>> begin SUPPLIED MATERIAL

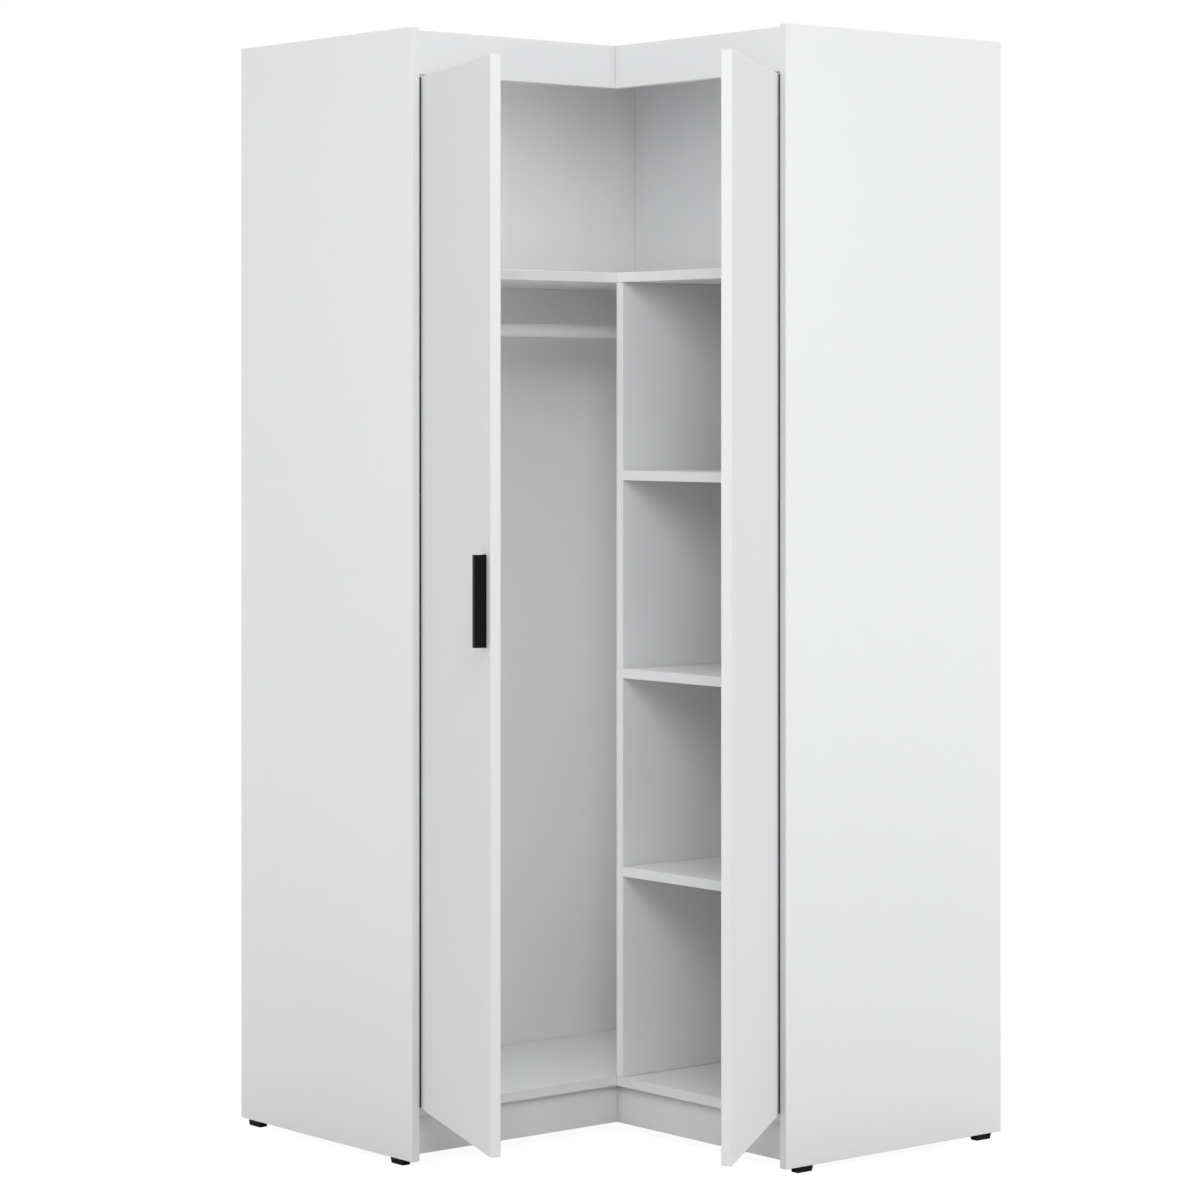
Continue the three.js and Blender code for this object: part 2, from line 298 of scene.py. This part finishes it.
# Fascias close the front over the doors and plinths the front under the bottom boards, and
# rails stand under those boards' rear edges. All are strips of the same board set on edge.
for strip_name in ("fascia", "plinth", "rear_rail"):
    for wing, across in (("left", x_axis), ("right", y_axis)):
        node = f"{strip_name}_{wing}"
        strip = banded_board(f"{node}_board", *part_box(node), across)
        fit_piece(strip, board_finish, "board", "carcass", node)


# The backs are 3 mm hardboard, lacquered white inside and left raw brown behind, nailed to
# the levels' rear edges. They are thin sheets, so their edges are barely eased, not banded.
lacquer_white = (0.89, 0.893, 0.90, 1)
lacquer_light = (0.91, 0.913, 0.92, 1)
fibre_brown = (0.30, 0.20, 0.115, 1)
fibre_dark = (0.21, 0.13, 0.07, 1)
sheet_edge = 0.0005
rearward = 0.5
nail_grey = (0.52, 0.52, 0.53, 1)
nail_light = (0.62, 0.62, 0.63, 1)
nail_spacing = 0.1
nail_sides = 14
nail_rim_share = 0.7
nail_head_diameter = 0.0035
nail_head_height = 0.0006
nail_edge_distance = 0.009

back_finish, tree, shader, place = new_finish("white_hardboard", {"Specular IOR Level": 0.35})
lacquer = mottle(tree, place, lacquer_white, lacquer_light, scale=4, detail=3)
raw_side = mottle(tree, place, fibre_dark, fibre_brown, scale=420, detail=6, roughness=0.7)
raw = painted_attribute(tree, "raw")
tree.links.new(blend_colours(tree, raw, lacquer, raw_side), shader.inputs["Base Color"])
vary_roughness(tree, shader, place, low=0.5, high=0.62, scale=90, detail=3)
raise_grain(tree, shader, place, strength=0.15, distance=0.0001,
            scale=700, detail=4, roughness=0.7)

steel_finish, tree, shader, place = new_finish("bright_steel", {"Metallic": 1.0})
tree.links.new(mottle(tree, place, nail_grey, nail_light, scale=900, detail=3),
               shader.inputs["Base Color"])
vary_roughness(tree, shader, place, low=0.25, high=0.42, scale=2200, detail=2)
raise_grain(tree, shader, place, strength=0.1, distance=0.00005, scale=3000, detail=2)

nail_tree, nail_in, nail_out = geometry_tree("nail_row", {
    "Spacing": "NodeSocketFloat", "Head Diameter": "NodeSocketFloat",
    "Head Height": "NodeSocketFloat", "Turn": "NodeSocketVector",
    "Finish": "NodeSocketMaterial"})
nail_path = nail_tree.nodes.new("GeometryNodeMeshToCurve")
nail_places = new_node(nail_tree, "GeometryNodeResampleCurve", mode="LENGTH")
nail_radius = new_node(nail_tree, "ShaderNodeMath", {1: 2}, operation="DIVIDE")
nail_rim = new_node(nail_tree, "ShaderNodeMath", {1: nail_rim_share}, operation="MULTIPLY")
nail_head = new_node(nail_tree, "GeometryNodeMeshCone", {"Vertices": nail_sides})
nail_copies = nail_tree.nodes.new("GeometryNodeInstanceOnPoints")
nail_tree.links.new(nail_in.outputs["Geometry"], nail_path.inputs["Mesh"])
nail_tree.links.new(nail_path.outputs["Curve"], nail_places.inputs["Curve"])
nail_tree.links.new(nail_in.outputs["Spacing"], nail_places.inputs["Length"])
nail_tree.links.new(nail_in.outputs["Head Diameter"], nail_radius.inputs[0])
nail_tree.links.new(nail_radius.outputs["Value"], nail_rim.inputs[0])
nail_tree.links.new(nail_radius.outputs["Value"], nail_head.inputs["Radius Bottom"])
nail_tree.links.new(nail_rim.outputs["Value"], nail_head.inputs["Radius Top"])
nail_tree.links.new(nail_in.outputs["Head Height"], nail_head.inputs["Depth"])
nail_tree.links.new(nail_places.outputs["Curve"], nail_copies.inputs["Points"])
nail_tree.links.new(nail_head.outputs["Mesh"], nail_copies.inputs["Instance"])
nail_tree.links.new(nail_in.outputs["Turn"], nail_copies.inputs["Rotation"])
close_tree(nail_tree, nail_in, nail_out, nail_copies.outputs["Instances"])


def outline_path(name, corners):
    mesh = bpy.data.meshes.new(name)
    count = len(corners)
    mesh.from_pydata(corners, [(i, (i + 1) % count) for i in range(count)], [])
    return new_object(name, mesh)


for wing, across, rear, turn in (("left", x_axis, -1, (0, -quarter_turn, 0)),
                                 ("right", y_axis, 1, (-quarter_turn, 0, 0))):
    node = f"back_panel_{wing}"
    low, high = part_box(node)
    sheet = banded_board(f"{node}_sheet", low, high, across, band=sheet_edge)
    side = sheet.data.attributes.new("raw", "FLOAT", "FACE")
    side.data.foreach_set("value", [float(face.normal[across] * rear > rearward)
                                    for face in sheet.data.polygons])
    fit_piece(sheet, back_finish, "back_board", "carcass", node)
    along = y_axis if across == x_axis else x_axis
    near, far = low[along] + nail_edge_distance, high[along] - nail_edge_distance
    bottom, top = low.z + nail_edge_distance, high.z - nail_edge_distance
    depth = low[across] if rear < 0 else high[across]
    corners = []
    for run, height in ((near, bottom), (far, bottom), (far, top), (near, top)):
        corner = [depth, depth, height]
        corner[along] = run
        corners.append(tuple(corner))
    nails = outline_path(f"{node}_nails", corners)
    made_by_tree(nails, nail_tree, {
        "Spacing": nail_spacing, "Head Diameter": nail_head_diameter,
        "Head Height": nail_head_height, "Turn": turn, "Finish": steel_finish})
    fit_piece(nails, None, "screw", "carcass")


# The hanging rod is a drawn steel tube with a white powder coat. It drops into a moulded
# cup at each end, and three screws with low heads hold each cup to the wood.
rod_white = (0.88, 0.882, 0.89, 1)
rod_light = (0.90, 0.902, 0.91, 1)
rod_sides = 96
rod_wall = 0.0012
rod_edge = rod_wall / 4
weld_distance = 1e-6
crease_angle = math.radians(40)
cup_flange = 0.003
cup_depth = 0.015
cup_wall = 0.0022
cup_play = 0.0003
cup_edge = 0.0006
cup_screws = 3
cup_screw_circle = 0.0195
screw_head_diameter = 0.0062
screw_head_height = 0.0004
dome_segments = 24
dome_rings = 10
unit_radius = 0.5
slot_of_unit_head = (0.62, 0.16, 0.8)

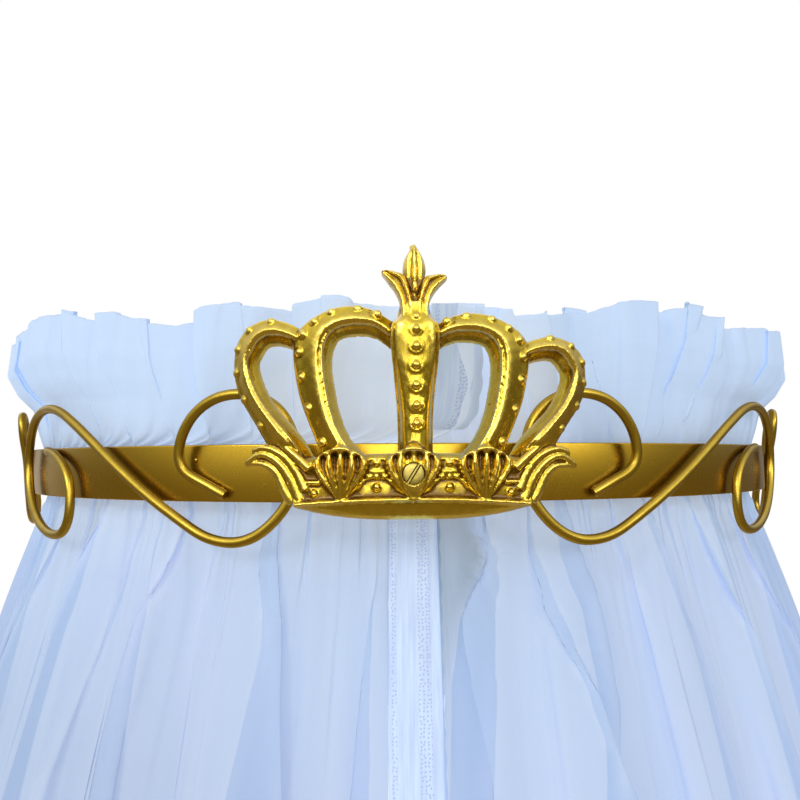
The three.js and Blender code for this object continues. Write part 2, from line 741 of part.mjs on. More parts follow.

>> end SUPPLIED MATERIAL

EXERCISE BRIEF » Starting at the first line of the data above, please restate word for word every line up to and including the one that holds "nail_edge_distance = 0.009", and add nothing else.

TASK ANSWER »
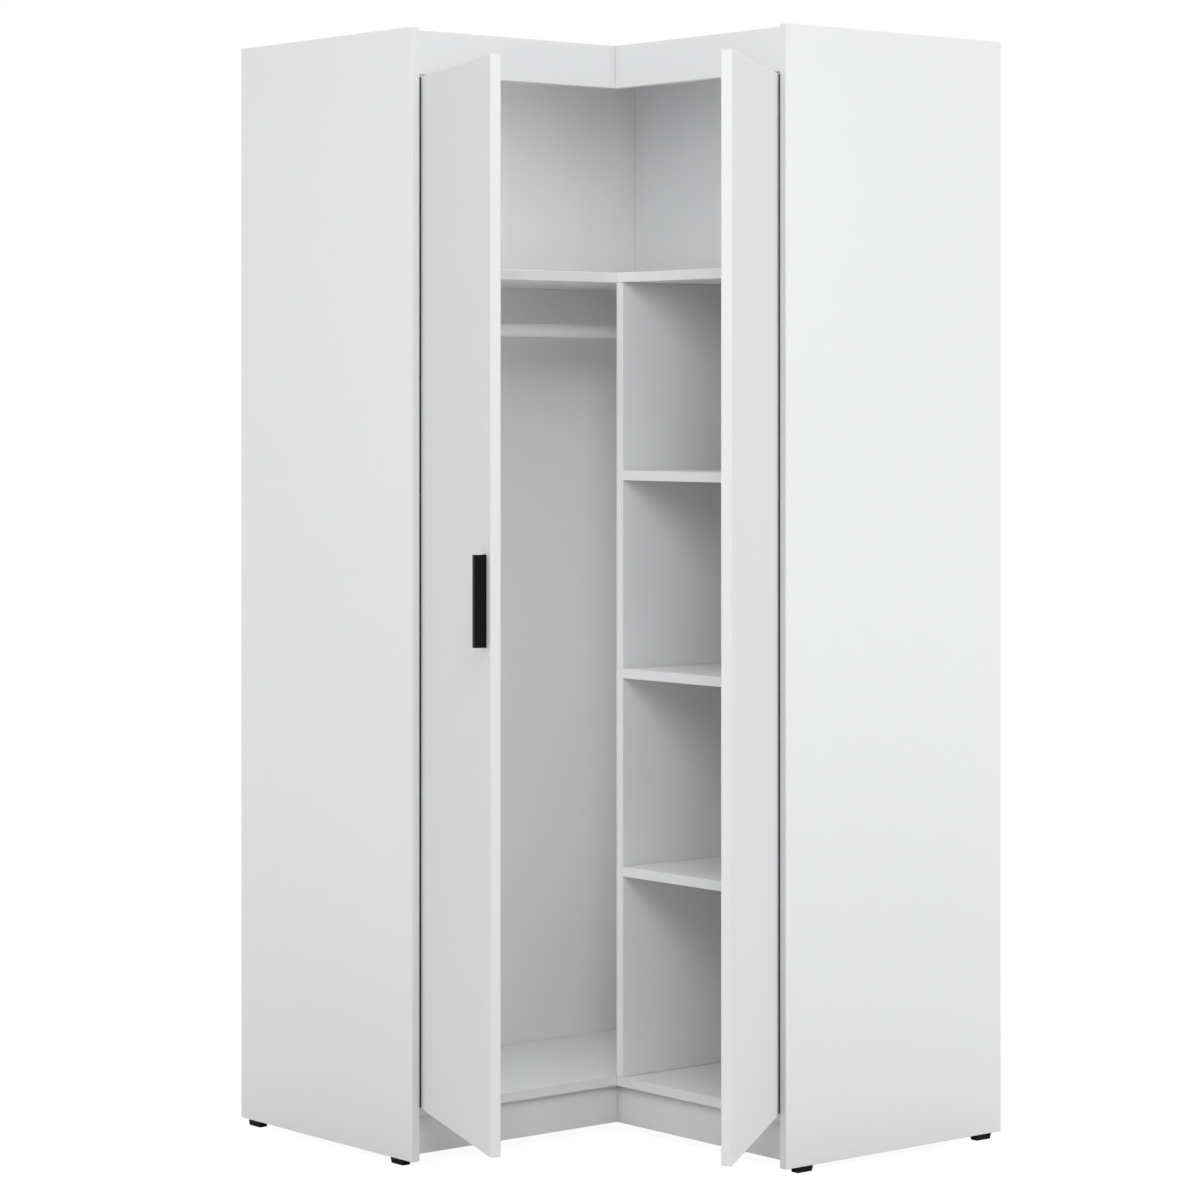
Continue the three.js and Blender code for this object: part 2, from line 298 of scene.py. This part finishes it.
# Fascias close the front over the doors and plinths the front under the bottom boards, and
# rails stand under those boards' rear edges. All are strips of the same board set on edge.
for strip_name in ("fascia", "plinth", "rear_rail"):
    for wing, across in (("left", x_axis), ("right", y_axis)):
        node = f"{strip_name}_{wing}"
        strip = banded_board(f"{node}_board", *part_box(node), across)
        fit_piece(strip, board_finish, "board", "carcass", node)


# The backs are 3 mm hardboard, lacquered white inside and left raw brown behind, nailed to
# the levels' rear edges. They are thin sheets, so their edges are barely eased, not banded.
lacquer_white = (0.89, 0.893, 0.90, 1)
lacquer_light = (0.91, 0.913, 0.92, 1)
fibre_brown = (0.30, 0.20, 0.115, 1)
fibre_dark = (0.21, 0.13, 0.07, 1)
sheet_edge = 0.0005
rearward = 0.5
nail_grey = (0.52, 0.52, 0.53, 1)
nail_light = (0.62, 0.62, 0.63, 1)
nail_spacing = 0.1
nail_sides = 14
nail_rim_share = 0.7
nail_head_diameter = 0.0035
nail_head_height = 0.0006
nail_edge_distance = 0.009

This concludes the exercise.